Faiz indiriminde sona gelindi mi?
Faiz indiriminde sona gelindi mi? Dünkü indirimle birlikte Merkez Bankası bu yıl, daha doğrusu yılın son altı ayında faizleri 12 puan aşağı çekmiş oldu. Böylesine kısa bir zaman dilimi için oldukça sert bir hareket. Ancak ekonominin 2019’un ilk yarısında resesyona girmiş olduğu dikkate alındığında bu dozda bir sertlik makul, hatta zorunlu karşılanabilir. Peki daha fazla indirim için yer var mı? Soruyu cevaplayabilmek için başka iki sorunun cevabını vermek gerekiyor. 1) Bundan ötesi için enflasyondaki düşüşün sürmesi yani görünümün iyileşmesi gerekiyor. Görünüm daha da iyileşir mi? Zor bir soru. Cevabı ise bir dizi faktöre bağlı. Bu faktörler ağırlıklı olarak
makro ekonomik risklerden oluşuyor. Mesela maliye politikası enflasyonla mücadeleyi destekleyecek mi? Kamu fiyatları nasıl seyredecek? Kamuda ve özel sektörde ücret artışları nasıl bağlanacak; geçmiş enflasyona mı yoksa hedef enflasyona göre mi belirlenecek? Küresel büyüme zayıflığını koruyacak mı? Başta petrol olmak üzere emtia fiyatları nasıl seyredecek? Kredi piyasaları ne ölçüde açılacak? Bizim gibi ülkelere yönelik sermaye akışları canlanacak mı? Biz bu akımdan ne kadar pay alacağız? Türkiye’nin risk primi daha da aşağı inebilecek mi? 2018’den itibaren katılaşan enflasyon beklentileri yumuşayabilecek mi? İkinci soru ise mevcut enflasyon-faiz dengesinin indirim için marj bırakıp bırakmadığıdır. Basit bir hesap yapalım. Enflasyon Kasım sonunda yüzde 10.56’ydı. Ama bu rakam geçmiş bir yıllık döneme ait. Oysa açıklanan yıllık faiz, gelecek bir yılki dönem için veriliyor. İkisini karşılaştırmak elma ile armudu karşılaştırmak olabilir. Elma-elma için bir yıl sonrasına dönük enflasyon beklentisini alalım.

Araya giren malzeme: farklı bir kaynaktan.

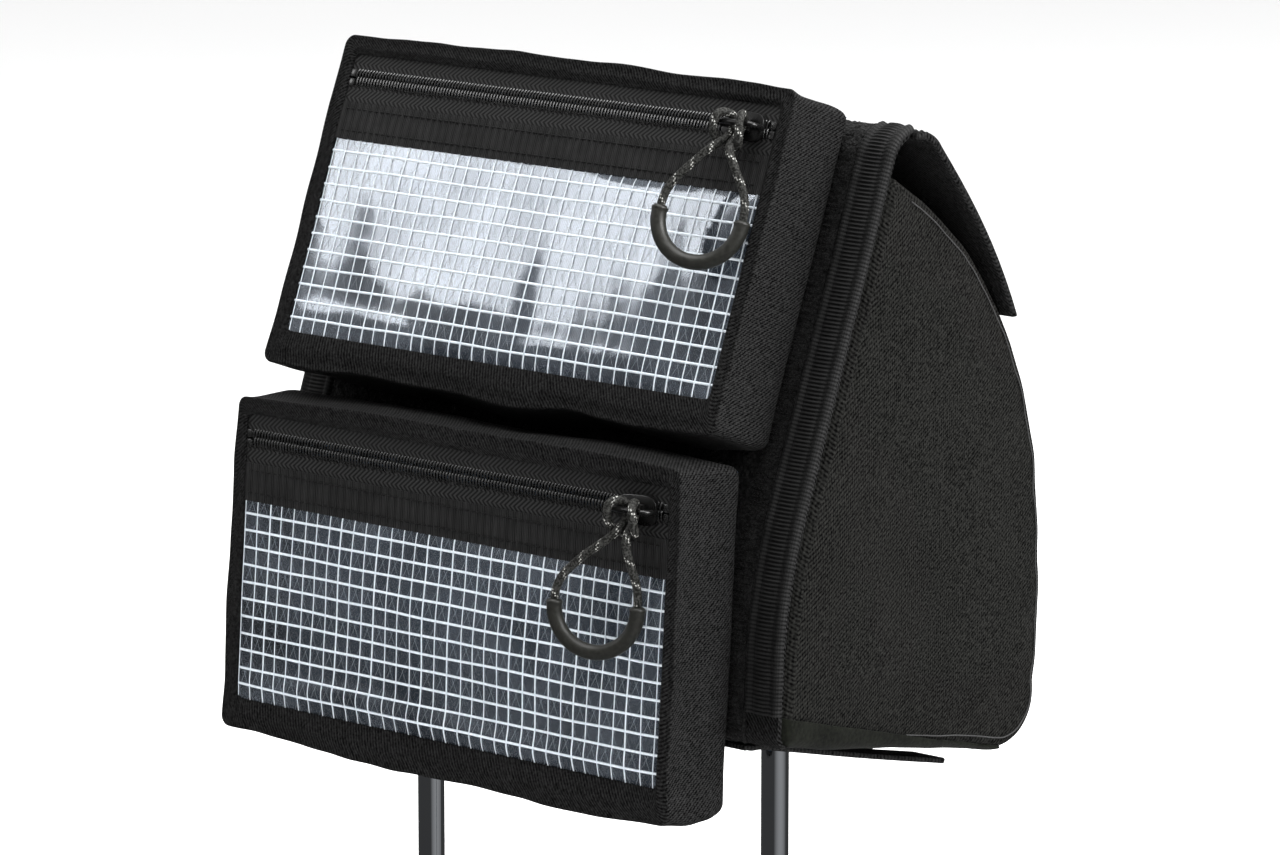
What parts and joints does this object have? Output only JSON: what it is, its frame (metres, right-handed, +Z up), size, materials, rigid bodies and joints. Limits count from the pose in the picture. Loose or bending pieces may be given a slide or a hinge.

Gerçi son yıllarda tuttuğu hiç görülmedi ama genel eğilime uyup Merkez Bankası’nın piyasa profesyonelleri arasında düzenlediği beklenti anketinde 12 ay sonrası için beklenen enflasyonu alalım. O da yüzde 10.07. Bankanın politika faizi ise yüzde 12. Dolayısıyla bu beklentiye göre reel faiz 1.8 puan dolayında; yani çok yüksek değil. Nispeten yüksek kalan MB faizini bırakıp piyasada yüzde 10 dolayında seyreden mevduat faizlerine göre hesaplarsak ortada pozitif bir reel faiz olmadığı gibi hafif de olsa negatif bir faiz söz konusu. Bu rakamlar, enflasyon görünümü daha fazladan düzelmeden, Merkez Bankası faizlerinin aşağıda gidebilecek daha fazla yeri olmadığını göstermiyor mu? Piyasadaki genel görüş de dünkü aksiyonla birlikte faiz indirimlerinde artık sona gelindiği yönünde. Yani her ne kadar küresel durgunluk ve dışarıdaki düşük faiz ortamı destekleyici olsa da en azından 2020 ortalarına kadar bir faiz indirimi olmayabilir.